Ein anderes Beispiel: In das Büro von Smith kommen zwei Studenten, Nogot und Havit. Smith weiß von beiden, dass sie ehrlich und verlässlich sind. Er sieht, wie Nogot bei seiner Ankunft aus einem Ford steigt, und Nogot erzählt ihm auch, dass er gerade einen Ford gekauft habe. Smith hat also gute Gründe (e) für die Annahme:
(p) Nogot, der sich jetzt in meinem Büro befindet, besitzt einen Ford.
Und hieraus schließt er deduktiv:
(q) Jemand, der sich jetzt in meinem Büro befindet, besitzt einen Ford.
Tatsächlich ist es aber Havit, und nicht Nogot, der einen Ford besitzt. Nogot hat Smith also ausnahmsweise angelogen. Der Satz q ist also wahr, und Smith glaubt,
dass q, und er ist offenbar auch gerechtfertigt zu glauben, dass q. Nach der Standardanalyse weiß Smith also, dass q. Es scheint aber auch offensichtlich, dass Smith nicht weiß, dass q, da seine
Überzeugung, dass q, aus p deduziert wurde und p unwahr ist.
Die argumentative Struktur von Gettier ist diese: Der Protagonist eines Gettier-Falls glaubt, dass p, p ist wahr und sein Glaube ist gerechtfertigt. Trotzdem weiß er nicht, dass p. Also sind die Bedingungen (W1)‐(W3) der klassischen Analyse des Wissensbegriffs zumindest nicht hinreichend für Wissen. Die klassische Analyse des Wissens ist also falsch oder zumindest unvollständig. Wissen ist nicht gleich gerechtfertigte wahre Meinung.

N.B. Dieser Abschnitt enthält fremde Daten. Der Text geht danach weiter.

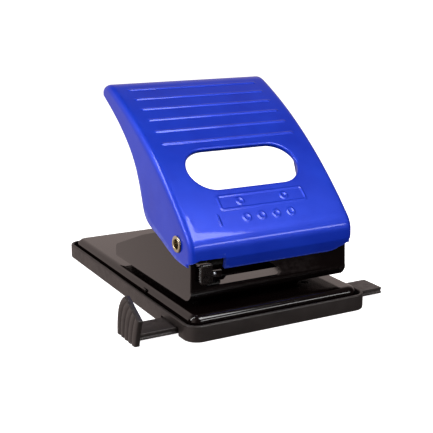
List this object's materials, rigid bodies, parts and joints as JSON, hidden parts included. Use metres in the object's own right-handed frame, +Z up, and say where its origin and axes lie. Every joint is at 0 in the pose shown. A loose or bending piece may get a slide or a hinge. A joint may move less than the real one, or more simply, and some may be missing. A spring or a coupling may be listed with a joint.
{
  "type": "hole punch",
  "caption": "Desk paper hole punch: arched sheet-steel lever with an oblong window, pressed steel frame and base plate, plastic chip tray and sliding paper rail.",
  "frame": {"origin": "middle of the chip tray's underside, on the surface the punch stands on", "axes": "+X to the right along the hinge line, +Y from the paper mouth to the back, +Z up"},
  "size_m": [0.175, 0.1966, 0.1313],
  "materials": {
    "blue_paint": "gloss stoved enamel on sheet steel",
    "black_paint": "high gloss black stoved enamel on pressed steel",
    "black_plastic": "fine matt moulded plastic",
    "zinc_steel": "bright zinc plate",
    "spring_steel": "drawn wire and stamped spring steel",
    "tool_steel": "ground hardened steel",
    "nickel": "warm bright nickel plate"
  },
  "bodies": {
    "tray": {"chip_tray": "black_plastic"},
    "rail": {"paper_rail": "black_plastic"},
    "punch": {"base_plate": "black_paint", "spacer_plate": "black_paint", "frame": "black_paint", "guide_bracket": "black_paint", "frame_rivet_1": "zinc_steel", "frame_rivet_2": "zinc_steel", "frame_rivet_3": "zinc_steel", "frame_rivet_4": "zinc_steel", "die_left": "tool_steel", "die_right": "tool_steel", "guide_bush_left": "tool_steel", "guide_bush_right": "tool_steel", "pin_spring_left": "spring_steel", "pin_spring_right": "spring_steel"},
    "lever": {"handle": "blue_paint", "pressure_bar": "black_paint", "pivot_eyelet_left": "nickel", "pivot_eyelet_right": "nickel"},
    "left_pin": {"punch_pin_left": "tool_steel", "pin_clip_left": "spring_steel"},
    "right_pin": {"punch_pin_right": "tool_steel", "pin_clip_right": "spring_steel"},
    "lock": {"lock_slider": "black_paint", "lock_knob": "black_plastic", "lock_rivet": "nickel"}
  },
  "joints": [
    {"name": "tray_release", "type": "slide", "parent": "tray", "child": "punch", "axis": [0, 0, 1], "range_m": [0, 0.02]},
    {"name": "rail_slide", "type": "slide", "parent": "tray", "child": "rail", "axis": [1, 0, 0], "range_m": [-0.0619, 0.0245]},
    {"name": "lever_hinge", "type": "hinge", "parent": "punch", "child": "lever", "pos_m": [0, -0.072, 0.051], "axis": [-1, 0, 0], "range_deg": [0, 42], "stiffness_Nm_per_rad": 1, "springref_deg": -22.92},
    {"name": "left_pin_slide", "type": "slide", "parent": "punch", "child": "left_pin", "axis": [0, 0, -1], "range_m": [0, 0.009], "deforming": ["pin_spring_left"]},
    {"name": "right_pin_slide", "type": "slide", "parent": "punch", "child": "right_pin", "axis": [0, 0, -1], "range_m": [0, 0.009], "deforming": ["pin_spring_right"]},
    {"name": "lock_slide", "type": "slide", "parent": "punch", "child": "lock", "axis": [1, 0, 0], "range_m": [0, 0.004]}
  ],
  "couplings": [
    {"joint": "left_pin_slide", "follows": "lever_hinge", "m_per_rad": 0.01214},
    {"joint": "right_pin_slide", "follows": "lever_hinge", "m_per_rad": 0.01214}
  ]
}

Die logische Struktur eines Gettier-Falls lässt sich wie folgt skizzieren:
(P1) S hat gute Gründe für die Annahme, dass p wahr ist.
(P2) S weiß, dass q aus p folgt, und er glaubt, dass q, weil er das weiß und weil (P1)
(K1) S glaubt, dass q, und
(K2) S ist gerechtfertigt zu glauben, dass q.
(P3) q ist wahr,
Nach der klassischen Wissensanalyse folgt:
(K3) S weiß, dass q.
Aber:
Wir sind uns fast alle darin einig, dass hier kein Fall von Wissen vorliegt. Also muss die klassische Analyse von Wissen, die aus (K1), (K2) und (P3) auf (K3) schließt, falsch
sein.
Warum ist das so? Es gibt mindestens einen Sachverhalt, der q wahr machen würde, und dieser Sachverhalt wird durch p ausgedrückt. Smiths Rechtfertigung für q beruht also darauf, dass er gute Gründe dafür hat, p für wahr zu halten.
Tatsächlich wird q aber nicht durch den durch die Aussage p ausgedrückten Sachverhalt, sondern durch einen anderen durch p* ausgedrückten Sachverhalt wahr gemacht. q ist wahr, weil p* wahr ist, während p falsch ist. Also hat Smiths Rechtfertigung nichts mit dem Sachverhalt zu tun, der q tatsächlich wahr macht, und deshalb weiß Smith nicht, dass q.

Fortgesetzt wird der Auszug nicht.